Distributed Training

Distributed training is the practice of splitting a deep learning training workload across multiple GPUs — within a node and across nodes — to reduce training time and enable models that exceed single-GPU memory capacity. Distributed training combines data parallelism (replicating the model on each GPU with different data batches), tensor parallelism (splitting layers across GPUs), and pipeline parallelism (splitting the model sequentially across stages). The choice of parallelism strategy depends on model size, cluster topology, and interconnect bandwidth.

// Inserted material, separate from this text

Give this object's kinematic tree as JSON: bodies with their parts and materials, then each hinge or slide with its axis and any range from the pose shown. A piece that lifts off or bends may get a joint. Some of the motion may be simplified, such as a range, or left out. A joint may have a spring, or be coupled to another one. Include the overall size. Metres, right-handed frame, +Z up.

Libraries like NVIDIA NCCL, DeepSpeed, and Megatron-LM handle the communication and synchronisation required for distributed training. Scaling efficiency — the ratio of actual speedup to theoretical linear speedup — is the key metric. A 1,000-GPU cluster with 90% scaling efficiency delivers 900 GPUs of effective compute. Efficiency depends on communication-to-computation ratio, network bandwidth, software optimisation, and workload characteristics. Current state-of-the-art achieves 85-95% scaling efficiency for large transformer training on InfiniBand-connected clusters.

Scaling efficiency directly affects the economics of large training deployments. We use scaling efficiency benchmarks to validate operator performance claims and to model the effective cost per GPU-hour for different cluster configurations.